Winging My Way West

Bike and duffle in Boston

My duffle is on the conveyor and the boxed bike about to be loaded. I spotted this as I was making my way to my seat. Click on photo to enlarge.

I’m at 35,400 feet as I write this bog. Despite some anxiety on my part, my bicycle was boxed and ready to go at Burrows Specialized Sports this morning. I bought the last few items on my list (the last being some over-booties for my bike shoes—after checking the weather where I’ll be biking the next few days). I managed to keep the canvas duffle bag holding my four loaded panniers, tent, and assorted parts removed from my bike, to 48.5 pounds—just under the limit at JetBlue. And I was able to check in all right (I had a lingering concern that I needed to call in advance to let the airline I was traveling with a bike).

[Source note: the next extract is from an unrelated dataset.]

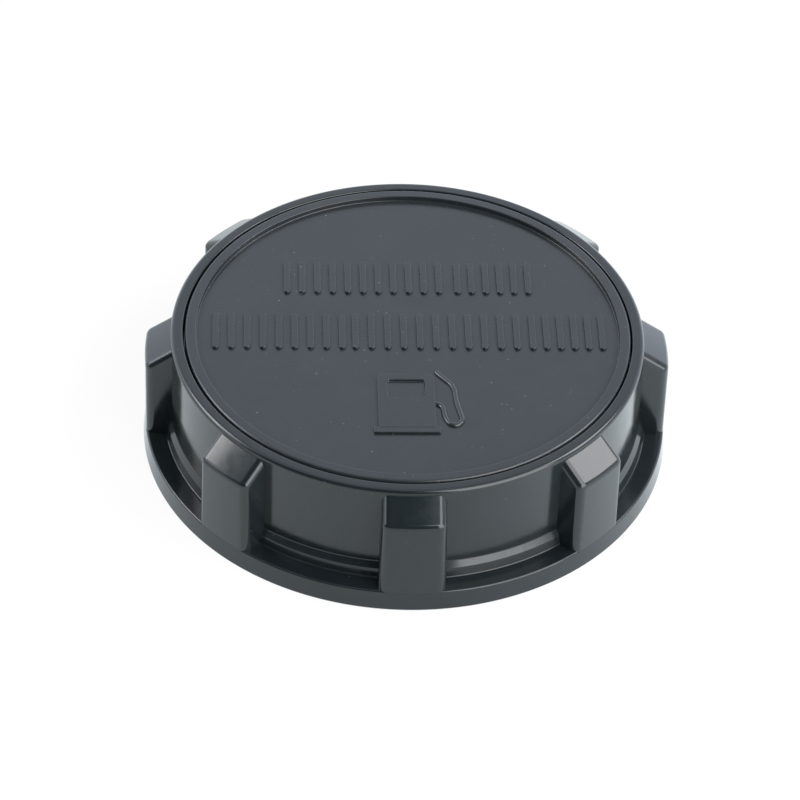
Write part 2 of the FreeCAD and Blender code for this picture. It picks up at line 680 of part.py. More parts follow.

As evidenced by the photo posted with this blog (taken from a window on the plane as I was making my way to my seat in the way back), my large duffle and bike made it to the plane. I didn’t stay long enough to see just how roughly the bike was handled, but I have a lot of confidence that it’s with me here!

So, here I am, en route to San Diego and the start of what will almost certainly be a memorable bike trip. I don’t have a fixed schedule, so I’ll have the freedom to poke along at my own pace—or push myself if I wish. I’ll be able to detour off my planned route to go head down to Tucson if I want to spend some time in Saguaro National Park (where Jerelyn and I spent some wonderful time a year-and-a-half ago). I can bike north to Santa Fe, my old stomping grounds from the late-70s if I wish—though I’d have to check the map and weather to make sure I’d be able to deal with the Rockies that far north, since it’s still early in the season. I’ll be able to spend a few extra days in Austin (if I get that far) to visit friends. Being on my own, I won’t have to keep up with power-bikers going for records.

Rain at the San Diego airport

It was raining steadily when we got into San Diego, but my bike seemed okay. Click on photo to enlarge.

Just how I’ll do physically is a big unknown. I last did a long bike trip (about 600 miles, as I recall) in the early 1980s. I did okay then, but we had a support vehicle that carried out gear (though I ended up leaving a few days after the others, so peddled long days alone to catch up—100 miles a day for a couple days, as I recall). It was a fundraising “bikathon” for the New England Solar Energy Association (of which I was executive director at the time) and our sister organization, the Mid-Atlantic Solar Energy Association, based in Philadelphia. We peddled from Pennsylvania to Knoxville, Tennessee for one of the National Passive Solar Energy Conferences—I forget which.

I did fine on that trip, but I was in my late twenties, not my mid-fifties. During the summer in Vermont I bike to work regularly, but that’s only seven miles each way, it’s over relatively flat roads (one hill at each end), and I’m not carrying more than a some clothes to change into, my laptop (on my back), and a bit of assorted other gear. On this trip I’ll have more like 50 pounds—including over a gallon of water in water bottles. If I fill the bladder I’ll have with me (for at least the longer stretches between water as I travel through the desert), that can hold another gallon—another eight pounds. It adds up?

My gear laid out and ready for packing

How will all this fit into my four panniers? Click on photo to enlarge.

I have to say that the irony of flying across the country to spend a month or two biking is not lost on me. If the timing of my sabbatical had worked out to start in the summer, I would probably have done a biking trip closer to home—one that didn’t require burning such large quantities of jet fuel—but for various reasons it made sense to begin in March, when it’s too cold for biking in the Northeast. Relative to flying, at least this is a fairly full flight, so the fuel economy per passenger-mile is reasonably good. In fact, I think about the only free seat is the one right next to me—my strategy of choosing an unpopular seat almost in the rear of the plane paid off this time!

Time on the bike will allow me to reflect on exactly what all this means. I resist air travel, when possible, to minimize my carbon footprint. But, obviously, that isn’t a strict rule. I admire those who have largely given up air travel and, even more, those who can get by without a car. Maybe one of my unconscious reasons for making this trip is to explore the viability of bicycling as a real transportation option. I’ll no doubt return to these ideas in future blogs.